PROBLEM DETAILS: Return, exactly as written, the run of lines that begins at the line containing "finishes.cap(), COLUMNS[channel], FADER.top);" and ends at the line containing "bpy.data.objects.remove(obj)". Nothing outside that run belongs in the answer.

(Data items)
━━━━━━━━━━━━━━━━━━━━━━━━━━━━━━
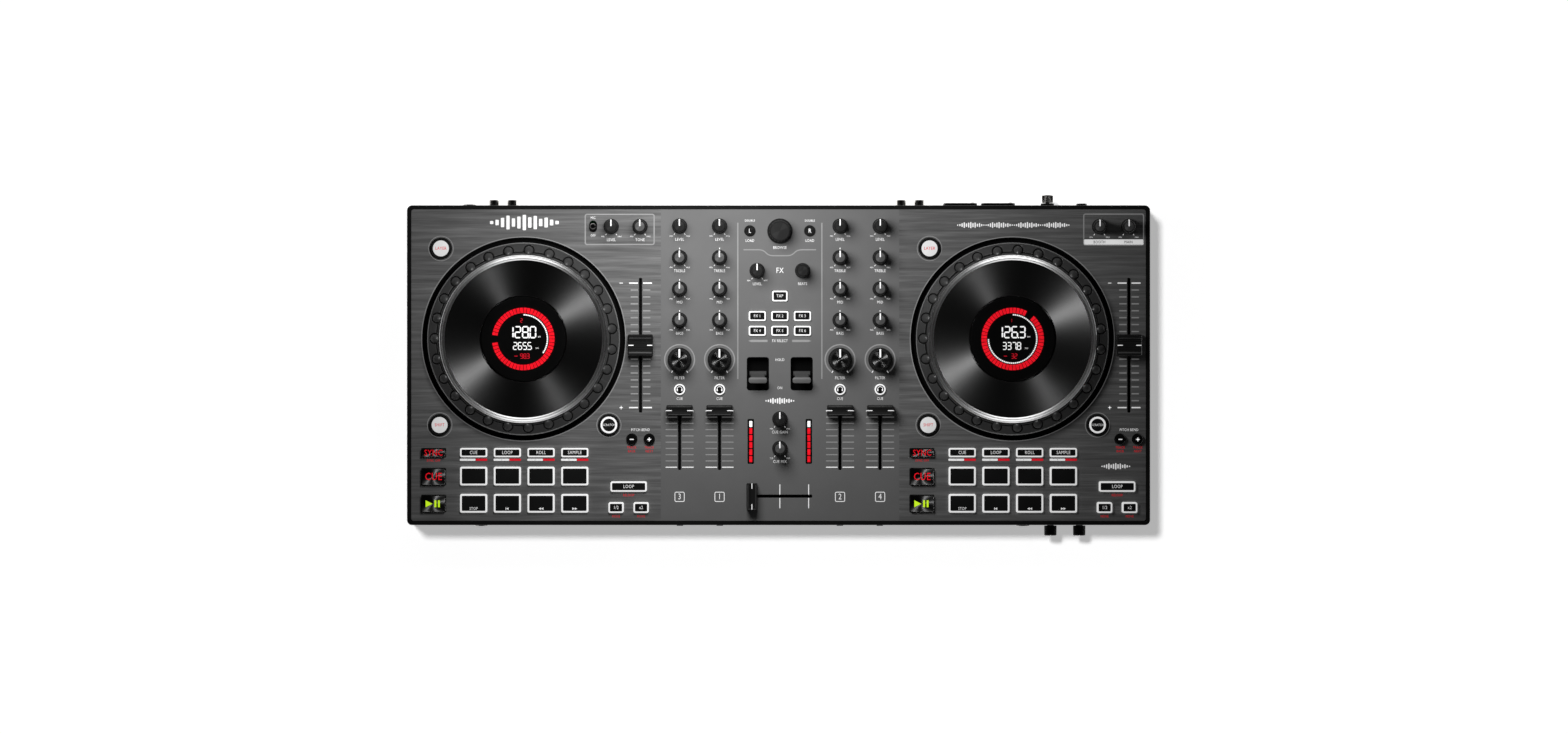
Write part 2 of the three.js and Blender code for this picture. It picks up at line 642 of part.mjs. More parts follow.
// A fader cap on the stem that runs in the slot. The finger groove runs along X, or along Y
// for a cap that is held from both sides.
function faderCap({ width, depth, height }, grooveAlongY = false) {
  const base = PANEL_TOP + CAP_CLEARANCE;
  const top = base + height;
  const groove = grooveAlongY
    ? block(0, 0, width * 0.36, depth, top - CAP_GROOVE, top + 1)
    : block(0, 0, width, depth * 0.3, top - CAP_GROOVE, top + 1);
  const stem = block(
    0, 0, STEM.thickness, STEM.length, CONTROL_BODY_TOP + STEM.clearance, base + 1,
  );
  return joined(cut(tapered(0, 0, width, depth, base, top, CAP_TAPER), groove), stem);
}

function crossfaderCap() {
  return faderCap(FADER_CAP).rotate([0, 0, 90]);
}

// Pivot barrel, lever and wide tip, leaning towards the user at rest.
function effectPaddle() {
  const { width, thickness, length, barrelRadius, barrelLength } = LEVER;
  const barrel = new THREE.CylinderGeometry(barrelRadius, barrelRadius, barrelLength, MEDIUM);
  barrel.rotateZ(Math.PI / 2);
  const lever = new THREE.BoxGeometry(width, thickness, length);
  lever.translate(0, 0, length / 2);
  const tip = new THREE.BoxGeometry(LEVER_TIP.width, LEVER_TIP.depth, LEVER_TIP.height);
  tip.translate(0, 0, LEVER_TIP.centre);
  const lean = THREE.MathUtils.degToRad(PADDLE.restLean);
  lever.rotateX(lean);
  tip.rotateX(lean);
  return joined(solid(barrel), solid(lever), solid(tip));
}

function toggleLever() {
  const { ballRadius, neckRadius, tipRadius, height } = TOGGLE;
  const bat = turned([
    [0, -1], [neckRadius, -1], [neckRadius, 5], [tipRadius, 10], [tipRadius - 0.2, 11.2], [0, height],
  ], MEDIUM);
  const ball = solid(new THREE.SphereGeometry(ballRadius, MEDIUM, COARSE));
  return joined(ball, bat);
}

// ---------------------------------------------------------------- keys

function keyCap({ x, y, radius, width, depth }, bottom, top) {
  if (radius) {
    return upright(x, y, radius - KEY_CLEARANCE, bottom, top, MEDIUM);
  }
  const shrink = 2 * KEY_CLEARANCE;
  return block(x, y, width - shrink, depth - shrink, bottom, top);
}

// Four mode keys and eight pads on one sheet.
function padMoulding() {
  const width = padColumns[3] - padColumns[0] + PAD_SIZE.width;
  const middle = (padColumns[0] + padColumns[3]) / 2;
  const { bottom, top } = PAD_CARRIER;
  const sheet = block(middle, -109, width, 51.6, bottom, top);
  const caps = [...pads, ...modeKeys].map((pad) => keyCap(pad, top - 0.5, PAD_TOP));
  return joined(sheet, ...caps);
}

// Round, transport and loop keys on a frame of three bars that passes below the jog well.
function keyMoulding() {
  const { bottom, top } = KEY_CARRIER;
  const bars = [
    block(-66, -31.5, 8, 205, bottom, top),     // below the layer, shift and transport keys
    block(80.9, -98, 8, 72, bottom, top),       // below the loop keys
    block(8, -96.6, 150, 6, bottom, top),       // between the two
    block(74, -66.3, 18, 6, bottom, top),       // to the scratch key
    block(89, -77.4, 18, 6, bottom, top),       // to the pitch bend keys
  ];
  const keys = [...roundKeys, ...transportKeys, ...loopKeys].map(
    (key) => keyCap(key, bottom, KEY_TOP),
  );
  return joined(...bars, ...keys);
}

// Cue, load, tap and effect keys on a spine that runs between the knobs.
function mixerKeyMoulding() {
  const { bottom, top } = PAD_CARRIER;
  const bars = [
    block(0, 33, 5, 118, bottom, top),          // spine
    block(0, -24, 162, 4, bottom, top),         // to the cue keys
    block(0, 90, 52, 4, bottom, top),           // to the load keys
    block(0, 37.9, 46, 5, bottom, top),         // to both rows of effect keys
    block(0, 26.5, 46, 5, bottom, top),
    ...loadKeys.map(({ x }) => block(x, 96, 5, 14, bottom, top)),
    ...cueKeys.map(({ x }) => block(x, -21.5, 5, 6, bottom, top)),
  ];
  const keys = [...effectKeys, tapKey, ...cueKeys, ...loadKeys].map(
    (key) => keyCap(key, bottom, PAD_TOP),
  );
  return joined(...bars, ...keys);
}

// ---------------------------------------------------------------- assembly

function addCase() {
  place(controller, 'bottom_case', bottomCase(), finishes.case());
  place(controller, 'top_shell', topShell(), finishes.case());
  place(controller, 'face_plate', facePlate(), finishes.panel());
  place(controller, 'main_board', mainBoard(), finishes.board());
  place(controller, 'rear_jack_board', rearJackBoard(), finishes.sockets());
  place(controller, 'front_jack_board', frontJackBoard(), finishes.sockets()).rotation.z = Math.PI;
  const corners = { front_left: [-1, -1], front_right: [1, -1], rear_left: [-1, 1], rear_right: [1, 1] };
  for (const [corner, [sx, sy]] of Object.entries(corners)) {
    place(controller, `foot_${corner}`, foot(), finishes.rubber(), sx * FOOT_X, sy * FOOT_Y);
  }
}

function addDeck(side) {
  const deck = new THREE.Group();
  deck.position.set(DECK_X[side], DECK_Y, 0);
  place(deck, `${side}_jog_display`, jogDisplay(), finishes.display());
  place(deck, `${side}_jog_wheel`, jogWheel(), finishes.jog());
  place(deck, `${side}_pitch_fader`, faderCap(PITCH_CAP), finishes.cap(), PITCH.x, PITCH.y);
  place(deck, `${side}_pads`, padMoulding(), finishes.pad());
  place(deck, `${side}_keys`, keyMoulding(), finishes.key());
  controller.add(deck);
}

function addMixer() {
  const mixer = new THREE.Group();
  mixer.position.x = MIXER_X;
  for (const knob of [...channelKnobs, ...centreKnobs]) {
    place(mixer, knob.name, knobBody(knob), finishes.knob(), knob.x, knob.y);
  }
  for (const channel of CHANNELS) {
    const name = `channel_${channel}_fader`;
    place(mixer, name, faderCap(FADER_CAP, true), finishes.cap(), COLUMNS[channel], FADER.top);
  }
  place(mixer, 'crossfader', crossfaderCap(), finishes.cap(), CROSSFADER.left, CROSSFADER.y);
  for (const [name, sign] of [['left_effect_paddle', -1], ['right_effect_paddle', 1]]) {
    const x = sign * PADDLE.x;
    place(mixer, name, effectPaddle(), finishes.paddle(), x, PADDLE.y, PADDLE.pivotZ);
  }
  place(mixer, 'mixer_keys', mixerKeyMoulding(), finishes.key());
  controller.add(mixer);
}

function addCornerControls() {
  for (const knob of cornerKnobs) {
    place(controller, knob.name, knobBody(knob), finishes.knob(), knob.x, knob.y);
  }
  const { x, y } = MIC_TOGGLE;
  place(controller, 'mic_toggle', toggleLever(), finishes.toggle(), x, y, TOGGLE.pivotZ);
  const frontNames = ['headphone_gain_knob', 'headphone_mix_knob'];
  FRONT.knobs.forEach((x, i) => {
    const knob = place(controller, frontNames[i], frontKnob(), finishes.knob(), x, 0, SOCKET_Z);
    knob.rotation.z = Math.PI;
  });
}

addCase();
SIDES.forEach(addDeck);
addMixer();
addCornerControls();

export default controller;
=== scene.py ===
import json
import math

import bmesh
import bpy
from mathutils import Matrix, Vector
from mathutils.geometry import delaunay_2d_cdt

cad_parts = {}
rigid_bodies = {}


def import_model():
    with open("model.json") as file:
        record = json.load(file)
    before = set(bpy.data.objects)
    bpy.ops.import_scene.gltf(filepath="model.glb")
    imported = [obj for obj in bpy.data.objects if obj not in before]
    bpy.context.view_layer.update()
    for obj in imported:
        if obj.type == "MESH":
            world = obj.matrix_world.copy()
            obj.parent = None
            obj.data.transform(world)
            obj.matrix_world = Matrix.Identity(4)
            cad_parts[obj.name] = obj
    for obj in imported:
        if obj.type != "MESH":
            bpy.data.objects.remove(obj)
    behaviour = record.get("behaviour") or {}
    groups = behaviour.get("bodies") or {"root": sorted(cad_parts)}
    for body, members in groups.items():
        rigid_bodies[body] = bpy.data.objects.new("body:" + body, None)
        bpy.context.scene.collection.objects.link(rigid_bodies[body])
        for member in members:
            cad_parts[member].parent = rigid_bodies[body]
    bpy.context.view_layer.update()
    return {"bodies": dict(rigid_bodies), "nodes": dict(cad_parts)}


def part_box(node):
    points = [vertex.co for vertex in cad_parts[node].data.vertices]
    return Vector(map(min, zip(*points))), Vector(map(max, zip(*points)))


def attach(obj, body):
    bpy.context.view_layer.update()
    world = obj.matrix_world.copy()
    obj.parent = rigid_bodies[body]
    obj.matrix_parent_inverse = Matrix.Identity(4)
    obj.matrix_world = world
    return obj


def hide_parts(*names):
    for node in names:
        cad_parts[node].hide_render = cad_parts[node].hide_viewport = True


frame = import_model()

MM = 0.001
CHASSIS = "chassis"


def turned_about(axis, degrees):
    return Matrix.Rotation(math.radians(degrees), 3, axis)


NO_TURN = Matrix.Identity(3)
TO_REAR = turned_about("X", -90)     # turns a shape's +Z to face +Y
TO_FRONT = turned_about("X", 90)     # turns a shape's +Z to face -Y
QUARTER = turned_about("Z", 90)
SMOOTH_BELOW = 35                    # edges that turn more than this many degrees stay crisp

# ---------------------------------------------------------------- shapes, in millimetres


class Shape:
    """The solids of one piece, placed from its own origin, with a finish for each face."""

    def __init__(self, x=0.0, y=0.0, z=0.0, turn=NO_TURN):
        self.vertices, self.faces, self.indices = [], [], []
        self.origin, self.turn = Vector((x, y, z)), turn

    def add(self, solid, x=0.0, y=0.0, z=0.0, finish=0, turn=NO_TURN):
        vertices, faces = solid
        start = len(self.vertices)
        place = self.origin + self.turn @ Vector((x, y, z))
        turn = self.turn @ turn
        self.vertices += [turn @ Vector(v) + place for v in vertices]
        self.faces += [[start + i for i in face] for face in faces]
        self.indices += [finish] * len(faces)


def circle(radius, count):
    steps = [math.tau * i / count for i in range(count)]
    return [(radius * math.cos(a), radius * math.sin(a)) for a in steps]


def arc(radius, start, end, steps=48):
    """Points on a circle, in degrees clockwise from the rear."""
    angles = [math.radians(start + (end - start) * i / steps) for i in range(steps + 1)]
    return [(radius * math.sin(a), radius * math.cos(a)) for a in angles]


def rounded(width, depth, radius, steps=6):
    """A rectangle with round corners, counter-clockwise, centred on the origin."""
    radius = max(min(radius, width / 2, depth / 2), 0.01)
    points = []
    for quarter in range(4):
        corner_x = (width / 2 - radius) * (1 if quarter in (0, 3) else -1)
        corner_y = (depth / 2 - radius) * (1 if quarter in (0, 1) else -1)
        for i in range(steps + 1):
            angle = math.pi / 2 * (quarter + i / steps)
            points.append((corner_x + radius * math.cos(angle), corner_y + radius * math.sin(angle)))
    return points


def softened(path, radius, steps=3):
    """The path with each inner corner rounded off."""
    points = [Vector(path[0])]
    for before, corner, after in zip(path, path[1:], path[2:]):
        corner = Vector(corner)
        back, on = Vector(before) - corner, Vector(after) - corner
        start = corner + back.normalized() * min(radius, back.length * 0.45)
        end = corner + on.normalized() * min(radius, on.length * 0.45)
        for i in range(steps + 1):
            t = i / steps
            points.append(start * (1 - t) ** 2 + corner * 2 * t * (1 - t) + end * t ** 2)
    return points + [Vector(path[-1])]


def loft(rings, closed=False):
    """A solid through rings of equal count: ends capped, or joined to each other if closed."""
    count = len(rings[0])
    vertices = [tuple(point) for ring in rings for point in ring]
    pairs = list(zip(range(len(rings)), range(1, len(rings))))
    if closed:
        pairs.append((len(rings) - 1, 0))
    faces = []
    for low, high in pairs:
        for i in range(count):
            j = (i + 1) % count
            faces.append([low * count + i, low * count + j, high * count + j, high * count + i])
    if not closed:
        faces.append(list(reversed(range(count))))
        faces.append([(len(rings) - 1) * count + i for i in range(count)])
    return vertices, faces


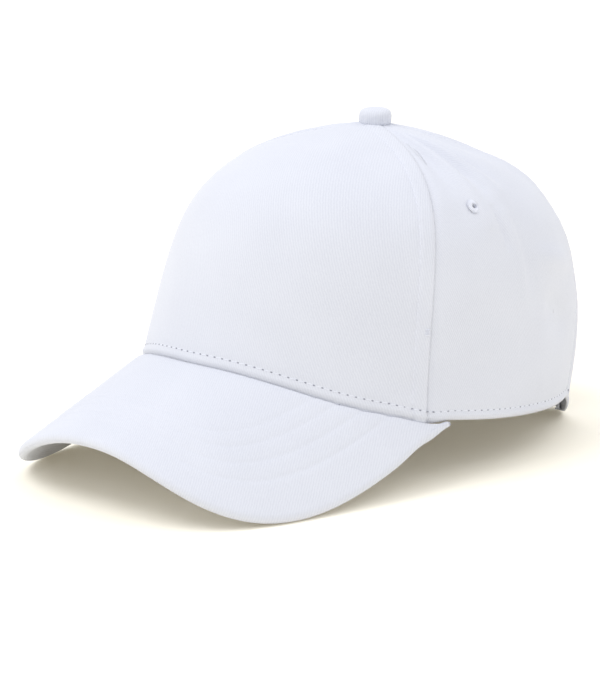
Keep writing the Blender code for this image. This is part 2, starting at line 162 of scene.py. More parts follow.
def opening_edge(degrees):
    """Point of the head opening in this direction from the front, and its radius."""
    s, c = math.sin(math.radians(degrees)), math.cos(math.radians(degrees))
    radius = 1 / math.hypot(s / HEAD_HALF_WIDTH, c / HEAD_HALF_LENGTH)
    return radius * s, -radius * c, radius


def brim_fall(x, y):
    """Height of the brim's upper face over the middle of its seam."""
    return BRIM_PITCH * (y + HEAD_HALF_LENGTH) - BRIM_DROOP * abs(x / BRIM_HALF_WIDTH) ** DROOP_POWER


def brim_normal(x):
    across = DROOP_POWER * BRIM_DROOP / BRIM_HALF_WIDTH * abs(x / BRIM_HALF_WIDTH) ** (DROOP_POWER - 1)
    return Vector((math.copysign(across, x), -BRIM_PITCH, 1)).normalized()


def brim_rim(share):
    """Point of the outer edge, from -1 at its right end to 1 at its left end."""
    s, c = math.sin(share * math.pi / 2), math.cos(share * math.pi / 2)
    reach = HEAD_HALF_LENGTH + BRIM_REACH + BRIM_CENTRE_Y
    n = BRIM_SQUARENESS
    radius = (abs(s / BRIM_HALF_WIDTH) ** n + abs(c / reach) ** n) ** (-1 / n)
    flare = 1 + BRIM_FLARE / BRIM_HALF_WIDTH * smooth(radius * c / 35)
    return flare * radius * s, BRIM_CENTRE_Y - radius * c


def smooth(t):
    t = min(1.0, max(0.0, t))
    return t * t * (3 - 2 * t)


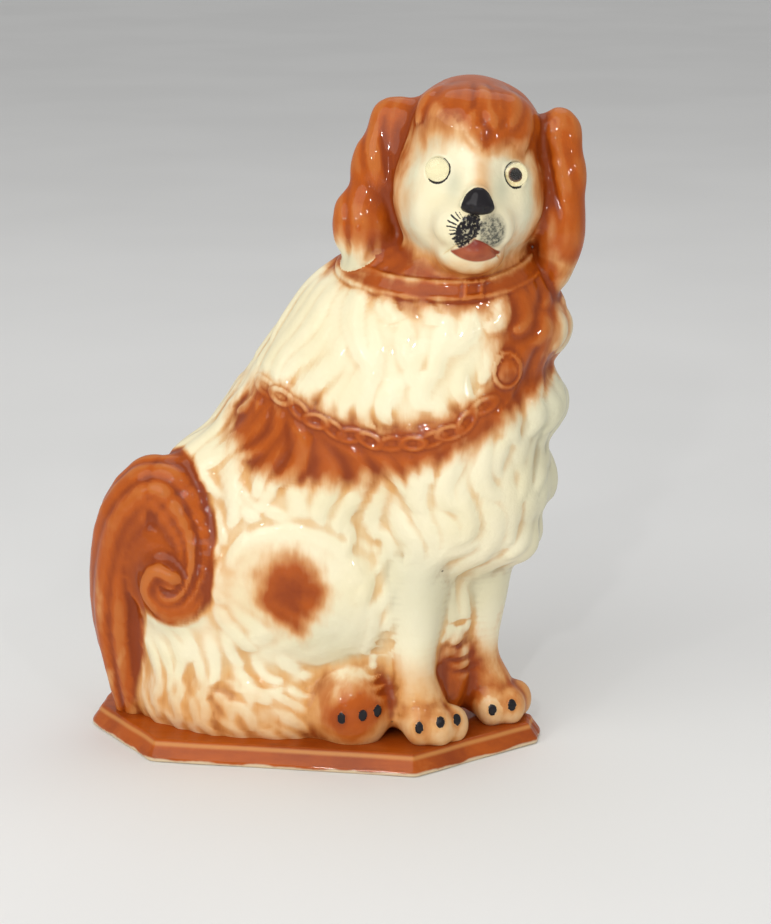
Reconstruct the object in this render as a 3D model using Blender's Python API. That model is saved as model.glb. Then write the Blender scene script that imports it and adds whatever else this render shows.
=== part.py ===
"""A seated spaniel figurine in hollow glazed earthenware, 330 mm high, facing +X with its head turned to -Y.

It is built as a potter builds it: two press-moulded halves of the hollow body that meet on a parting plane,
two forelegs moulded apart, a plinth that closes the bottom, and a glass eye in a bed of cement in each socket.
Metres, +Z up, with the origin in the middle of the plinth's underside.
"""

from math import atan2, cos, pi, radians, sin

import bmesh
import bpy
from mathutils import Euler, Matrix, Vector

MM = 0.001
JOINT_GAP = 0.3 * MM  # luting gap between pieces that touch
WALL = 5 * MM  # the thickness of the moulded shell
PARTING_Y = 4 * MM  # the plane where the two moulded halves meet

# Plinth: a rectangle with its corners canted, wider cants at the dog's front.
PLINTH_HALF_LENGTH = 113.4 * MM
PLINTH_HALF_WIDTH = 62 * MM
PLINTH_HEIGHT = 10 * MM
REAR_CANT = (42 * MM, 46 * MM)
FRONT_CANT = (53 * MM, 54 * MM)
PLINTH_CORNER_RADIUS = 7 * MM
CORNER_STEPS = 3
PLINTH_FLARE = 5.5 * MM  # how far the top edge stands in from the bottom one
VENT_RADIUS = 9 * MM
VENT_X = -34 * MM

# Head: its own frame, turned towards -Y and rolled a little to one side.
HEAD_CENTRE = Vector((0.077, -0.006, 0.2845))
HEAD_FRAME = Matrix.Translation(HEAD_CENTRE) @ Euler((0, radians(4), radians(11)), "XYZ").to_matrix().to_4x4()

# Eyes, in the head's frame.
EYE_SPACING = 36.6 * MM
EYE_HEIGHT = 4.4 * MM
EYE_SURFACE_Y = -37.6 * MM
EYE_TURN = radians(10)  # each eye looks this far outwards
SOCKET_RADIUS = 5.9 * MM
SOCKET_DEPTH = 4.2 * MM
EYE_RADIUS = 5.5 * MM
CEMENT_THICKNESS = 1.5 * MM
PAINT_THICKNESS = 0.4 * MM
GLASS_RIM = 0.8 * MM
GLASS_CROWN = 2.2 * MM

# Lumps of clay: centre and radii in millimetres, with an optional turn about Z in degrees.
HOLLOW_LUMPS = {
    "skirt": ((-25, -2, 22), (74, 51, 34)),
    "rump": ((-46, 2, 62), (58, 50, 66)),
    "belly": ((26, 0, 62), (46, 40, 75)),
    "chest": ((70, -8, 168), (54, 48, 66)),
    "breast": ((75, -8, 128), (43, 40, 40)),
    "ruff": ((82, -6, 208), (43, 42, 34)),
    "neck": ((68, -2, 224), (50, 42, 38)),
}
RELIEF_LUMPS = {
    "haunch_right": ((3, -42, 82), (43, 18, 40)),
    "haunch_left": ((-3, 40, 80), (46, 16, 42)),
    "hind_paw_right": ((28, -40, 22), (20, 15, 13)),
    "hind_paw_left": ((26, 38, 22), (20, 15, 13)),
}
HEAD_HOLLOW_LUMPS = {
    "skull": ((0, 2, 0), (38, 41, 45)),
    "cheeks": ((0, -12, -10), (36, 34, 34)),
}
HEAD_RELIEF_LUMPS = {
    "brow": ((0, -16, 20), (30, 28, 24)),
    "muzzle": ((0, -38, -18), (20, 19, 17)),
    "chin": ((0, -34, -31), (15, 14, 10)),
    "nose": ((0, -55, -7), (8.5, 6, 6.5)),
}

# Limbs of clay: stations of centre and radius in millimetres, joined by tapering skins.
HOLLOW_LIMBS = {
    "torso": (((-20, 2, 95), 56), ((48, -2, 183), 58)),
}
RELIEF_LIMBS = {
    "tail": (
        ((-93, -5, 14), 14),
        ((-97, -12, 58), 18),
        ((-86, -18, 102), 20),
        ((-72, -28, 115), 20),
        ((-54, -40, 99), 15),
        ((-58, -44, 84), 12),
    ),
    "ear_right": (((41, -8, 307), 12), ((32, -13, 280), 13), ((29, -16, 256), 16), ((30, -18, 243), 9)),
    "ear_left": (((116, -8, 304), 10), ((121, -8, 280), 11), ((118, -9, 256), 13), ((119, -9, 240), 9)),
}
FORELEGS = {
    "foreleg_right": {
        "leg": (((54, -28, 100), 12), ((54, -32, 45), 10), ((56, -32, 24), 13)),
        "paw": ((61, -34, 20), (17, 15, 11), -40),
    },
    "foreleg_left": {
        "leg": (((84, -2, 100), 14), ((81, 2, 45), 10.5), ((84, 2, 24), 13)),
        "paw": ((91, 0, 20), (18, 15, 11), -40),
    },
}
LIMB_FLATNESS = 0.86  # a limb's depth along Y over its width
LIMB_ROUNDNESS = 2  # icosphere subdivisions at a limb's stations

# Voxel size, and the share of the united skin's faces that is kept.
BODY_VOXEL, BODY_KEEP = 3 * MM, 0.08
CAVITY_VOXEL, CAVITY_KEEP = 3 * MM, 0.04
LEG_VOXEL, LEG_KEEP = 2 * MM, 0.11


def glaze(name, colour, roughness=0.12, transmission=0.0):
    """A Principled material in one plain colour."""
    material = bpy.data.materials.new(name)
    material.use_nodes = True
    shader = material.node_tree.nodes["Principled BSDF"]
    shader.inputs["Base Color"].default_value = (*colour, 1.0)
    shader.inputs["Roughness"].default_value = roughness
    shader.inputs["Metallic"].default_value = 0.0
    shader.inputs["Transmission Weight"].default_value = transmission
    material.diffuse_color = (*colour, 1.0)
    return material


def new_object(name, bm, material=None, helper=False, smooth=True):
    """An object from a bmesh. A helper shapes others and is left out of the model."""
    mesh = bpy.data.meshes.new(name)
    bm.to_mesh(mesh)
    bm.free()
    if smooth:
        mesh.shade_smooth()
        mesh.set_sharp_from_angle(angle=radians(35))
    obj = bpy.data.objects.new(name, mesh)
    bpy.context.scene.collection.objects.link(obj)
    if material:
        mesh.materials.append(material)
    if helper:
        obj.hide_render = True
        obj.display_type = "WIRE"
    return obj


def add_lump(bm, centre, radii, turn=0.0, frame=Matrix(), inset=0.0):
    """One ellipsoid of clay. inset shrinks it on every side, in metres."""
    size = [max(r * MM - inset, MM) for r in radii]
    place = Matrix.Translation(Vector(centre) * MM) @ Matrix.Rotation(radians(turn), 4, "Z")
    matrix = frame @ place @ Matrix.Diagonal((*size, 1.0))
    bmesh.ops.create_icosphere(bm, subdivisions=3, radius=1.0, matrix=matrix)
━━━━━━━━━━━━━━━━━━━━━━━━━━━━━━
RESULT FOR THIS EXERCISE:
    place(mixer, name, faderCap(FADER_CAP, true), finishes.cap(), COLUMNS[channel], FADER.top);
  }
  place(mixer, 'crossfader', crossfaderCap(), finishes.cap(), CROSSFADER.left, CROSSFADER.y);
  for (const [name, sign] of [['left_effect_paddle', -1], ['right_effect_paddle', 1]]) {
    const x = sign * PADDLE.x;
    place(mixer, name, effectPaddle(), finishes.paddle(), x, PADDLE.y, PADDLE.pivotZ);
  }
  place(mixer, 'mixer_keys', mixerKeyMoulding(), finishes.key());
  controller.add(mixer);
}

function addCornerControls() {
  for (const knob of cornerKnobs) {
    place(controller, knob.name, knobBody(knob), finishes.knob(), knob.x, knob.y);
  }
  const { x, y } = MIC_TOGGLE;
  place(controller, 'mic_toggle', toggleLever(), finishes.toggle(), x, y, TOGGLE.pivotZ);
  const frontNames = ['headphone_gain_knob', 'headphone_mix_knob'];
  FRONT.knobs.forEach((x, i) => {
    const knob = place(controller, frontNames[i], frontKnob(), finishes.knob(), x, 0, SOCKET_Z);
    knob.rotation.z = Math.PI;
  });
}

addCase();
SIDES.forEach(addDeck);
addMixer();
addCornerControls();

export default controller;
=== scene.py ===
import json
import math

import bmesh
import bpy
from mathutils import Matrix, Vector
from mathutils.geometry import delaunay_2d_cdt

cad_parts = {}
rigid_bodies = {}


def import_model():
    with open("model.json") as file:
        record = json.load(file)
    before = set(bpy.data.objects)
    bpy.ops.import_scene.gltf(filepath="model.glb")
    imported = [obj for obj in bpy.data.objects if obj not in before]
    bpy.context.view_layer.update()
    for obj in imported:
        if obj.type == "MESH":
            world = obj.matrix_world.copy()
            obj.parent = None
            obj.data.transform(world)
            obj.matrix_world = Matrix.Identity(4)
            cad_parts[obj.name] = obj
    for obj in imported:
        if obj.type != "MESH":
            bpy.data.objects.remove(obj)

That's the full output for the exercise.